Start Supplied information

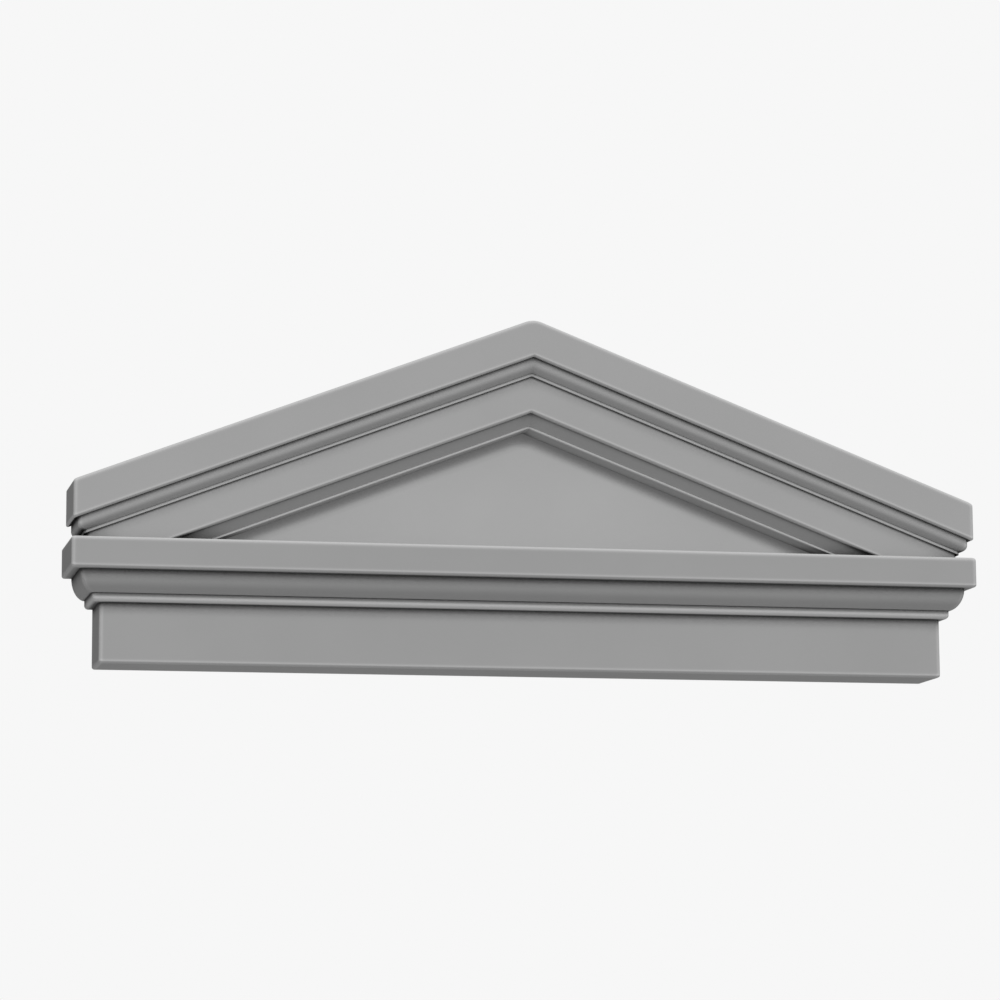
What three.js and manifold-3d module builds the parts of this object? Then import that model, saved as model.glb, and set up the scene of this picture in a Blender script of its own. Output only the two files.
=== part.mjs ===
// Classical pediment: a plain frieze, a bead, an ovolo and a corona, with a triangular gable above.
// Millimetres, +Z up, front facing -Y. The origin is the middle of the bounding box, at the underside.
// While it is built, the wall plane is Y = 0 and the work projects from it towards -Y.

import * as THREE from 'three';
import { mergeVertices } from 'three/addons/utils/BufferGeometryUtils.js';
import Module from 'manifold-3d';

// Frieze, the plain board at the bottom
const FRIEZE_LENGTH = 1120;
const FRIEZE_DEPTH = 82;
const FRIEZE_HEIGHT = 77.5;

// Mouldings under the corona, each with its overhang past the frieze
const BEAD_HEIGHT = 11;
const BEAD_OVERHANG = 10.5;
const BEAD_RADIUS = 5;
const OVOLO_HEIGHT = 28.5;
const OVOLO_FOOT_OVERHANG = 12.5;
const OVOLO_TOP_OVERHANG = 27.5;
const OVOLO_SWEEP_DEGREES = 78;

// Corona, the widest and deepest member
const CORONA_HEIGHT = 39.5;
const CORONA_OVERHANG = 40;

// Gable: its place on the corona, its pitch and the rise of its apex
const GABLE_SETBACK = 2;
const PITCH_DEGREES = 20.9;
const APEX_RISE = 301;
const APEX_RADIUS = 30;

// Raking members from the top down: plumb heights, and how far each face is set in from the one above
const UPPER_FASCIA_HEIGHT = 50;
const UPPER_SOFFIT = 6.5;
const RAKING_PLUMB_HEIGHT = 7.5;
const RAKING_OVOLO_HEIGHT = 11.8;
const RAKING_OVOLO_WIDTH = 8.5;
const RAKING_SWEEP_DEGREES = 60;
const RAKING_FILLET_HEIGHT = 4.3;
const RAKING_FILLET_STEP = 0.5;
const LOWER_FASCIA_HEIGHT = 47.2;
const LOWER_FASCIA_STEP = 3.5;
const BED_SOFFIT = 7;
const BED_BEVEL_HEIGHT = 14.9;
const BED_BEVEL_WIDTH = 11;
const BED_FILLET_HEIGHT = 3.5;
const BED_FILLET_STEP = 0.5;

// Tympanum, the sunk panel, and the rebate along the back of the rakes
const TYMPANUM_SOFFIT = 39;
const REBATE_DEPTH = 29;
const REBATE_WIDTH = 40;

// Softened arrises, and the facets of each curve
const ARRIS_RADIUS = 3.5;
const CORNER_RADIUS = 4;
const ARRIS_STEPS = 3;
const CURVE_STEPS = 10;
const APEX_STEPS = 6;

// Gable joined into the corona, and blocks cut away beyond what they cut
const EMBED = 6;
const BEYOND = 25;

const FINISH = { color: 0x9a9a9a, roughness: 0.75, metalness: 0 };

const rakeAngle = THREE.MathUtils.degToRad(PITCH_DEGREES);
const rakeSlope = Math.tan(rakeAngle);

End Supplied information

**Instructions for the task**
All lines that include "import" are to be gathered and copied.

**Complete response**
What three.js and manifold-3d module builds the parts of this object? Then import that model, saved as model.glb, and set up the scene of this picture in a Blender script of its own. Output only the two files.
import * as THREE from 'three';
import { mergeVertices } from 'three/addons/utils/BufferGeometryUtils.js';
import Module from 'manifold-3d';